For row-wise MNIST the grid is 28 × 10: 28 left-shoreline rows (one per input-pixel column), 10 bottom-shoreline columns (one per class). This makes encoder and decoder purely geometric — no learned weights anywhere outside the grid itself.

Four learnable scalars per cell: (log_tau, w_left, w_top, bias).
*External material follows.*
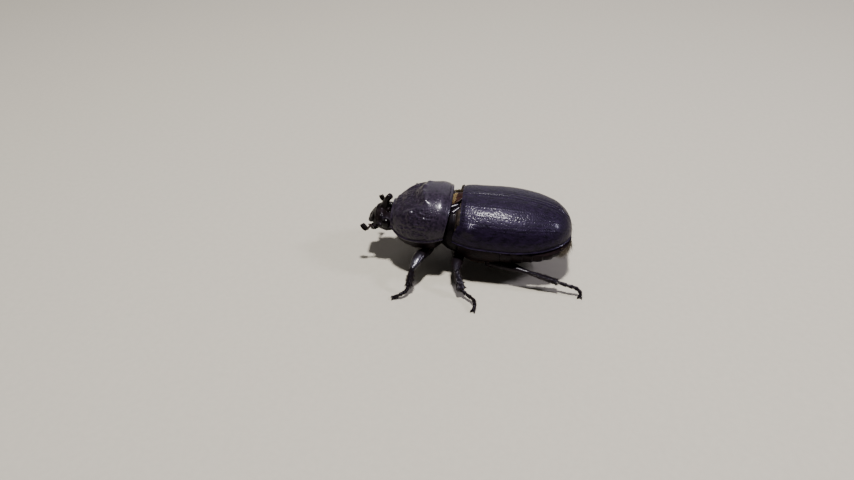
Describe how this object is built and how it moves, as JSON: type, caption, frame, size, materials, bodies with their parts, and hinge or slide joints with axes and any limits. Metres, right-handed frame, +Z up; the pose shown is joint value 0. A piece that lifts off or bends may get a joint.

Total trainable parameters on the MNIST grid: 1,120.

Results

Full-scale row-wise MNIST, 60k training images, 10 epochs, local SnAP-1:

setup optimiser batch final val acc wall time
SnAP-1, Adam 3e-3 Adam 32 0.522 ~28 min
SnAP-1, per-group SGD (η₀=1e-2) plain SGD, no adaptive state 1 0.320 (3 epochs only, still climbing) ~91 min

Both random-chance is 0.10.

The SGD batch-1 run is the hardware-realistic configuration: zero per-parameter optimiser state, one gradient step per training example, same local rule.

Reproducing

pip install -r requirements.txt

# Adam batch=32, ~28 min on CPU, yields the 0.522 number:
python -u scripts/mnist_rowwise.py --grad local --epochs 10 --train-size 60000

# Hardware-realistic SGD batch=1, ~30 min / epoch on CPU:
python -u scripts/mnist_sgd_bs1.py --epochs 3 --eta0 1e-2

# Single-step BPTT vs local gradient check (sanity):
python -u scripts/check_gradient_agreement.py

MNIST is fetched once via sklearn.datasets.fetch_openml and cached at ~/.cache/dendritic_mnist.npz.

Package layout

grid_neurons/
  cell.py        # single-cell primitive: filter + tanh + bias + self-traces
  topology.py    # N x M grid, raster forward/backward orders, neighbour indexing
  block.py       # forward (two-pass: scan + SnAP-1 cross-trace update) and
                 # reverse-raster backward with past-only subtraction
  training.py    # local_grads (SnAP-1), bptt_grads (jax.grad reference),
                 # summed/per-t CE losses, readout helpers
  benchmarks/    # MNIST + synthetic-task loaders (shared with tree-neurons)

scripts/
  mnist_rowwise.py            # main entry: local or BPTT, Adam, batched
  mnist_sgd_bs1.py            # hardware-realistic: per-group SGD, batch=1
  check_gradient_agreement.py # single-step local vs BPTT at float-64

paper/
  main.tex / main.pdf         # 6-page paper, sister document to the tree paper

Design notes

  • No learned encoder. When N_ext == N (e.g. MNIST 28 input channels into a 28-row grid), the encoder is jnp.eye(28) — literal identity wiring. An optional sparse-random projection is available for N_ext ≠ N, also non-learned. input_routing gradient is explicitly zeroed in block_backward.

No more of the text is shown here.